To
understand the regulatory and control systems in-built in
the market, we must study the structural framework of the
capital market. The capital market consists of the following
elements.
One the one hand are the innumerable,
but not organised savers, and
At the other end are those seeking
capital from the capital market;
Regulatory Body:
SEBI (the Securities & Exchange Board of India) an autonomous
and statutory body acts as the market regulator and market
developer. It regulates and controls the capital users and
all functionaries between the users and the investors.
The Stock Exchanges:
There are 23 Stock Exchanges registered with SEBI and under
its regulation. They provide a transparent and safe (risk-free)
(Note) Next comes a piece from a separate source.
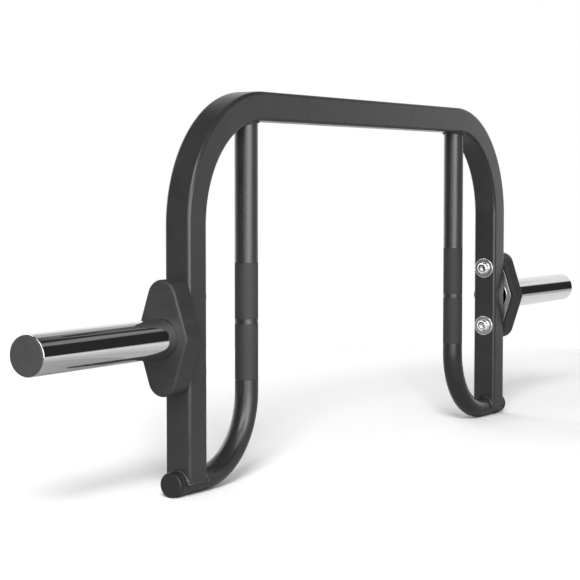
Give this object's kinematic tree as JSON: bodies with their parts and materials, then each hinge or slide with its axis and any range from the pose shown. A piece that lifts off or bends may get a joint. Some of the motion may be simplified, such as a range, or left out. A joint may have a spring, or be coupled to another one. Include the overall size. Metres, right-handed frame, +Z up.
{
  "type": "open-ended trap bar",
  "caption": "Open-ended trap bar: bent square-tube arch, welded vertical handles with knurled grips, diamond rubber bumpers and chromed weight sleeves.",
  "frame": {"origin": "bottom centre of the bounding box: on the floor, midway between the legs and midway through the tubes", "axes": "+X along the weight sleeves, towards the right-hand sleeve; +Y through the arch, away from the picture's viewer; +Z up, as the bar stands"},
  "size_m": [1.5568, 0.079, 0.529],
  "materials": {
    "frame_coat": "satin black powder coat, very finely textured",
    "handle_coat": "satin black coat, knurled in the grip band",
    "plug_plastic": "matt black moulded plastic",
    "bumper_rubber": "matt black moulded rubber",
    "cap_rubber": "matt dark grey moulded rubber",
    "sleeve_chrome": "polished hard chrome",
    "flange_chrome": "chromed with the sleeve, less polished",
    "bolt_zinc": "bright zinc plated",
    "washer_zinc": "bright zinc plated"
  },
  "bodies": {
    "root": {"frame_arch": "frame_coat", "handle_left": "handle_coat", "handle_right": "handle_coat", "handle_plug_left": "plug_plastic", "handle_plug_right": "plug_plastic", "flange_plate_left": "flange_chrome", "flange_plate_right": "flange_chrome", "bumper_left": "bumper_rubber", "bumper_right": "bumper_rubber", "sleeve_left": "sleeve_chrome", "sleeve_right": "sleeve_chrome", "sleeve_cap_left": "cap_rubber", "sleeve_cap_right": "cap_rubber", "bolt_left_upper": "bolt_zinc", "bolt_left_lower": "bolt_zinc", "bolt_right_upper": "bolt_zinc", "bolt_right_lower": "bolt_zinc", "washer_left_upper": "washer_zinc", "washer_left_lower": "washer_zinc", "washer_right_upper": "washer_zinc", "washer_right_lower": "washer_zinc"}
  },
  "joints": []
}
forum of a market for investors to transact and invest their
funds.
The Depositories:
The depositories are innovative institutions, who are able
to render the market paperless by holdings securities electronically,
providing ease and speed for those transacting in the market.
The Registered Intermediaries:
They consist of brokers, sub-brokers, Trading and Clearing
Members, portfolio managers, Bankers to Issue, merchant
bankers, registrars, underwriters and credit rating agencies.
They all provide a basket of services to the investors to
lesson risk and make transacting earlier and smooth. They
are all registered with SEBI and act under the regulation
of SEBI abiding by the Code of Conduct prescribed for each
of them governing their respective roles.